Vol.35-No.04 April 1,1996
Workshop on Labor Mobility in Asian Regions
On February 1-2, the Japan Institute of Labour (JIL) sponsored a workshop on the theme of International Labor Mobility and the Job Market in Asia - National Policy and Regional Cooperation - at its LINC Hall in Shinjuku, Tokyo. The workshop, the second of its kind to be held for exchanges of information on international labor mobility under the aegis of the Japanese government, the OECD and the ILO, was attended by researchers and administrators from Asian countries.
Addressing the gathering in his key-note speech, Akira Takanashi, JIL's Research Director General, said changes were also occurring in international labor mobility due to rapid economic development in Asian regions, thus stressing the need to build a monitoring system to regularly grasp the mobility of people in the region.
Manolo Abella, ILO's senior specialist, pointed out that labor mobility in Asian areas was brought on by labor demand rather than by labor supply, stating the need for both sending and accepting countries to work together to establish a policy to protect workers overseas.
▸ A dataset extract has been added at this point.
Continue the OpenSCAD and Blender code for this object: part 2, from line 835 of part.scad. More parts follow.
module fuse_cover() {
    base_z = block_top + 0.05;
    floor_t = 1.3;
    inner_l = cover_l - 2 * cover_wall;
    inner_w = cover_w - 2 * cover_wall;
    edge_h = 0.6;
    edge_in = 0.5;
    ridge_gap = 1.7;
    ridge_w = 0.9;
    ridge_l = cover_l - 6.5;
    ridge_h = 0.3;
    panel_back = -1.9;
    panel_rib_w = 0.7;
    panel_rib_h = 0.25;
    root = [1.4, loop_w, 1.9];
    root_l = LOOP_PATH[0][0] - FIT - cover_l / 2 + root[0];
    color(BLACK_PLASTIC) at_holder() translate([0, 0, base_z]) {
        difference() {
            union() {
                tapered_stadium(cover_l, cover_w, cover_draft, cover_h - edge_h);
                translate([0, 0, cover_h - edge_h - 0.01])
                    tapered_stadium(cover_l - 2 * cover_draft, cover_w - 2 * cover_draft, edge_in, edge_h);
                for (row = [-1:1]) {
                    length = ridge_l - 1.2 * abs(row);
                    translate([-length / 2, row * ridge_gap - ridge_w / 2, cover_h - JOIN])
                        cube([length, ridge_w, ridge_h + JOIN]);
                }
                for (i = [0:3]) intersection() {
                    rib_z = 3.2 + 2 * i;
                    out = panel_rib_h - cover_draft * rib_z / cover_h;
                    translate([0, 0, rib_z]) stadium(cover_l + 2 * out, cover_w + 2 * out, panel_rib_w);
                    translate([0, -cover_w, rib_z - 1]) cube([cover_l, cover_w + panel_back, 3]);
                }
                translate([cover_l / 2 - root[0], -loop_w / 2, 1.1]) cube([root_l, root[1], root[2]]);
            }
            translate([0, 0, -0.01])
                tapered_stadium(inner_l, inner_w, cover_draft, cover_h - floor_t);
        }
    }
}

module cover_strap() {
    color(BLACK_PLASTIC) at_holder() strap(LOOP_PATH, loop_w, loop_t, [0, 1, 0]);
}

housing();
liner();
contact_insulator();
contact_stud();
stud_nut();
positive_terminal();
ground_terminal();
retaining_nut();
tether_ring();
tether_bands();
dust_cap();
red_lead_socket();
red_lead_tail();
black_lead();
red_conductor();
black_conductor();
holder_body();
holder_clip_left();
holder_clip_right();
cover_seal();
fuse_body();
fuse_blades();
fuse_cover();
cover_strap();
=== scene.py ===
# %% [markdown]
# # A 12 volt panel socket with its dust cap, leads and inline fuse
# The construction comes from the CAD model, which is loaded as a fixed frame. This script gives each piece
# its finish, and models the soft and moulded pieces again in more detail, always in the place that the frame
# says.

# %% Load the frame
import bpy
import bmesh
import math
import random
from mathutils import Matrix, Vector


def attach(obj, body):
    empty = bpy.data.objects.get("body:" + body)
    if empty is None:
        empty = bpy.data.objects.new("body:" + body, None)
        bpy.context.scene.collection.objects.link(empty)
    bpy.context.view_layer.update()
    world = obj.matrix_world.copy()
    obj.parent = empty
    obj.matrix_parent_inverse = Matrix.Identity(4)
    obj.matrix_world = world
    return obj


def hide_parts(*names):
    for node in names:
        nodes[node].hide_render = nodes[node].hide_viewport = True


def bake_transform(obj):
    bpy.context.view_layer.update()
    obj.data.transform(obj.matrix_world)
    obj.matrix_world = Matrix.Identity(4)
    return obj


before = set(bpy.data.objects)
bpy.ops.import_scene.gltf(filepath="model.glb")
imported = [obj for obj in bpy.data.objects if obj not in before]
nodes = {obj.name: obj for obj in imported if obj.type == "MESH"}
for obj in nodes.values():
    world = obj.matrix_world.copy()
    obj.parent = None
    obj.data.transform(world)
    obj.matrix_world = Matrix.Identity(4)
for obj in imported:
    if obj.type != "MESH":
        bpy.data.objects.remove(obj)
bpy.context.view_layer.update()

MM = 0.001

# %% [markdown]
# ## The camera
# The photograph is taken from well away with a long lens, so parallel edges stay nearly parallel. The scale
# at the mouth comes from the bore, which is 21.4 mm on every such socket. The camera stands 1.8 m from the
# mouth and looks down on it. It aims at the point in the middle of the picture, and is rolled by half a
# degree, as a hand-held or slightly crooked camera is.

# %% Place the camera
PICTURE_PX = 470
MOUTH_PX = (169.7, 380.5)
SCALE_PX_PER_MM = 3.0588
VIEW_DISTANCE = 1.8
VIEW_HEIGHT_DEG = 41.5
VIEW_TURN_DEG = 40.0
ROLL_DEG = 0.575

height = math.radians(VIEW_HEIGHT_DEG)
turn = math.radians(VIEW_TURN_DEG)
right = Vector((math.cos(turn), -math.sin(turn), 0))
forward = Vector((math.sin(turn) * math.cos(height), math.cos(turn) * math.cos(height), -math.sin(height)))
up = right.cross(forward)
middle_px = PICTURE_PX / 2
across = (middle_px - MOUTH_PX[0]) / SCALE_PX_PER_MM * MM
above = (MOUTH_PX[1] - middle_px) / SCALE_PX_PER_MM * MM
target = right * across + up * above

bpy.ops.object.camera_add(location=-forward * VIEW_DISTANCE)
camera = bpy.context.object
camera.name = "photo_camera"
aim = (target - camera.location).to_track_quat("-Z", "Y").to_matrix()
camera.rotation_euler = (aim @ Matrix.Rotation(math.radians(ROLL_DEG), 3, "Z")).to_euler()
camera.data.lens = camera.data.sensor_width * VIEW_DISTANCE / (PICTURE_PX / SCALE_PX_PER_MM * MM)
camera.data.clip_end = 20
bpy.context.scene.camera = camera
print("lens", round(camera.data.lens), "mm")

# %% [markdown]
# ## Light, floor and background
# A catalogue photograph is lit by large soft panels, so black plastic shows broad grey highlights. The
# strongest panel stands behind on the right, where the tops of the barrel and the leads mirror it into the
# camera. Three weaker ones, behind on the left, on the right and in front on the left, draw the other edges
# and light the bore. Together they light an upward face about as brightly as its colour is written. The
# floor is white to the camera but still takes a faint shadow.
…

Participants from 9 Asian nations including Japan reported on the present situation of worker mobility and policy tasks in their countries. A representative from China, the major sending nation, explained that the government administers migration of its workers abroad and enters in agreement with the government of hosting nations to let them engage in such jobs as construction. Participants from Thailand and Malaysia which allow in foreign workers, reported on the current state which is characterized by a surge of workers from Indonesia into their respective countries. The two nations are plagued with a continuing labor shortage.
Furthermore, Thailand, which can be classified into the third category country characterized by the coexistence of both an inflow and outflow of workers, sees its workers migrating to Asian and Mideastern countries, while on the other hand, it has 500,000 illegal workers from Myanmar and Cambodia engaged in agriculture in the country.
Thus, the participants confirmed the ever more complex landscape of worker mobility in Asian regions and the need for systems of cooperation beyond national boundaries. These include cooperation on restriction of underground brokers or similar organizations.